#### [WORK REQUIRED]
Give only the number of lines where "Blender" occurs.

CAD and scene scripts
-=-=-

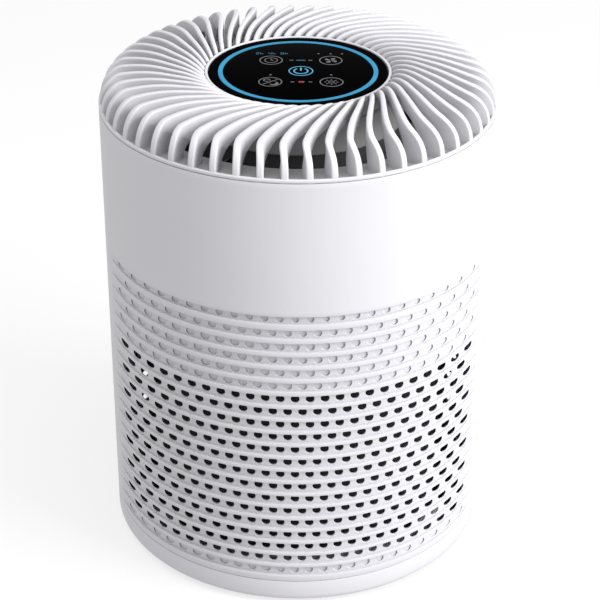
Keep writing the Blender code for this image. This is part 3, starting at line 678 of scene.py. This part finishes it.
def along(points, t):
    """The point at t on a polyline of (t, radius, height)."""
    for (t0, r0, z0), (t1, r1, z1) in zip(points, points[1:]):
        if t <= t1:
            s = (t - t0) / (t1 - t0)
            return r0 + (r1 - r0) * s, z0 + (z1 - z0) * s
    return points[-1][1], points[-1][2]


def fin_upper_edge():
    """Points (radius, height) up from the rim, over the crest and down to the bezel."""
    edge = [(FIN_FOOT_R, FIN_FOOT_Z)]
    rise = FIN_SHOULDER - BEND_Z
    for k in range(BEND_STEPS + 1):
        a = math.radians(BEND_TURN * k / BEND_STEPS)
        edge.append((BEND_R + BEND_REACH * math.cos(a), BEND_Z + rise * math.sin(a)))
    bend_r, bend_z = edge[-1]
    run = bend_r - CREST_FROM
    slope = rise / (BEND_REACH * math.tan(a))
    slow = [91.5 - 3.0 * k for k in range(6)]
    for r in [BEND_R] + slow + [CREST_FROM, 0.5 * (CREST_FROM + CREST_TO)]:
        s = min((bend_r - r) / run, 1.0)
        edge.append((r, bend_z + (FIN_CREST - bend_z) * smooth(s) + slope * run * s * (1.0 - s) ** 2))
    for k in range(CURL_STEPS + 1):
        a = math.radians(90.0 * k / CURL_STEPS)
        edge.append((CREST_TO - CURL_IN * math.sin(a), FIN_CREST - CURL_DROP * (1.0 - math.cos(a))))
    edge.append((CREST_TO - CURL_IN - TIP_IN, FIN_CREST - CURL_DROP - TIP_DROP))
    return edge


def fin_profile():
    """Stations along a fin: upper edge point, the normal there into the fin, lower edge point."""
    edge = fin_upper_edge()
    bend_end = BEND_STEPS + 1
    bend_r, tip_r = edge[bend_end][0], edge[-1][0]
    stations = []
    for i, point in enumerate(edge):
        before = Vector(edge[max(i - 1, 0)])
        after = Vector(edge[min(i + 1, len(edge) - 1)])
        run = (after - before).normalized()
        inward = Vector((-run.y, run.x))
        if i <= bend_end:
            t = BEND_SHARE * i / bend_end
        else:
            t = BEND_SHARE + (1.0 - BEND_SHARE) * (bend_r - point[0]) / (bend_r - tip_r)
        stations.append((Vector(point), inward, Vector(along(FIN_LOWER_EDGE, t))))
    return stations


def fin_vertex(point, offset, first):
    """A point on a fin's curved wall, moved sideways from its middle."""
    radius, height = point
    next_radius = radius - TANGENT_STEP
    angle, next_angle = first + fin_turn(radius), first + fin_turn(next_radius)
    here = Vector((radius * math.cos(angle), radius * math.sin(angle)))
    further = Vector((next_radius * math.cos(next_angle), next_radius * math.sin(next_angle)))
    run = (further - here).normalized()
    return here.x - offset * run.y, here.y + offset * run.x, SEAM_Z + height


def fin_shape(first):
    """One fin: a loft of rounded sections."""
    verts, faces = [], []
    stations = fin_profile()
    for upper, inward, lower in stations:
        half = fin_half(upper.x)
        curve = min(FIN_ROUND, half - 0.1)
        row = []
        for sign in (1, -1):
            side = [(lower, half * FIN_TAPER), (lower + (upper - lower).normalized() * FIN_CHAMFER, half)]
            side += [(upper + inward * curve * deep, half - curve * back) for deep, back in ROUND_CORNER]
            if sign < 0:
                side.reverse()
            row += [fin_vertex(p, sign * off, first) for p, off in side]
        verts.extend(row)
    size = len(verts) // len(stations)
    for s in range(len(stations) - 1):
        for i in range(size):
            j = (i + 1) % size
            a, b = s * size, (s + 1) * size
            faces.append((a + i, a + j, b + j, b + i))
    faces.append(tuple(range(size)))
    faces.append(tuple(range((len(stations) - 1) * size, len(stations) * size)))
    return verts, faces


def make_grille():
    """Rim, swirled fins and the bezel round the panel, and the tray below the fins' feet, coloured grey as
    painted shade from the fins.
    """
    grille = Skin()
    rim = [
        (BODY_R, SEAM_Z), (BODY_R, SEAM_Z + 2.0), (108.2, SEAM_Z + 2.0), (107.6, SEAM_Z + 0.5),
        (107.0, SEAM_Z - 0.3), (103.8, SEAM_Z - 0.6), (103.8, SEAM_Z - 9.0), (106.4, SEAM_Z - 9.0),
        (106.4, SEAM_Z),
    ]
    grille.lathe(rounded(rim, 0.7), RIM_SIDES)
    bezel = [
        (BEZEL_R, SEAM_Z + BEZEL_FOOT), (BEZEL_R - 0.1, SEAM_Z + BEZEL_TOP),
        (BEZEL_INNER_R, SEAM_Z + BEZEL_TOP), (BEZEL_INNER_R - 0.1, SEAM_Z + BEZEL_FOOT),
    ]
    grille.lathe(rounded(bezel, 0.5), RIM_SIDES)
    for k in range(FIN_COUNT):
        grille.add(*fin_shape(-math.pi / 2.0 + (k + 0.5) * math.tau / FIN_COUNT))
    grille.build("swirl_grille", WHITE, "housing", "white_plastic", ["top_grille"], crisp=38.0)
    # The tray is coloured grey as painted shade from the fins over it, not for a grey part.
    tray = [
        (106.9, SEAM_Z + 0.4), (89.5, SEAM_Z - 1.2), (89.5, SEAM_Z - 3.2), (103.9, SEAM_Z - 2.4),
        (106.9, SEAM_Z - 1.0),
    ]
    Skin().lathe(rounded(tray, 0.4), RIM_SIDES).build("inner_tray", TRAY_SHADE, "housing", "grey_plastic")


make_grille()


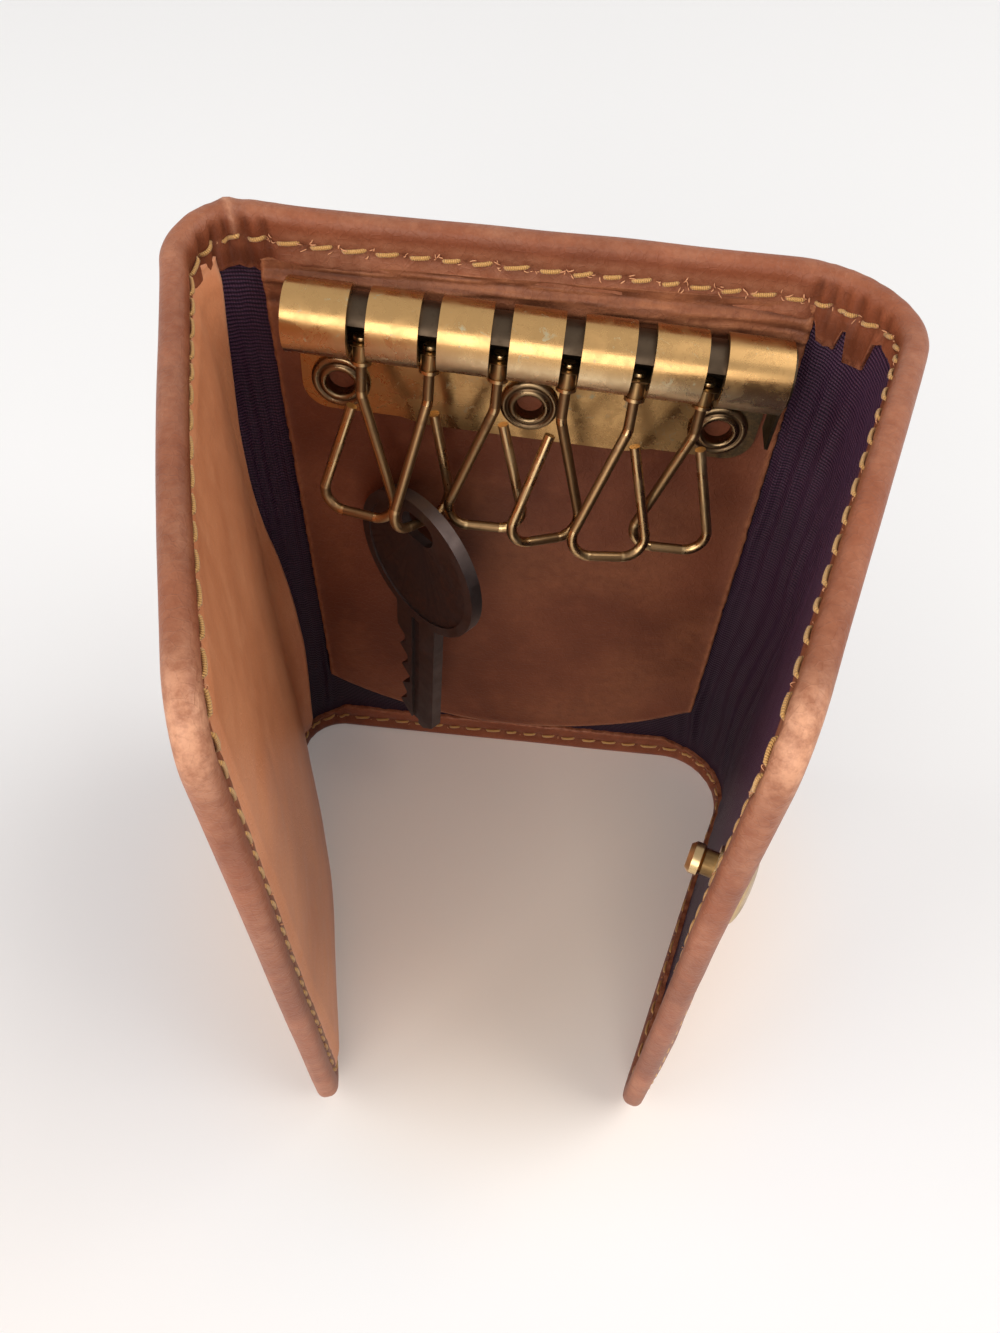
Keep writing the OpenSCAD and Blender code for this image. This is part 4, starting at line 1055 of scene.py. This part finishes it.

-=-=-

#### [WRITTEN SOLUTION]
2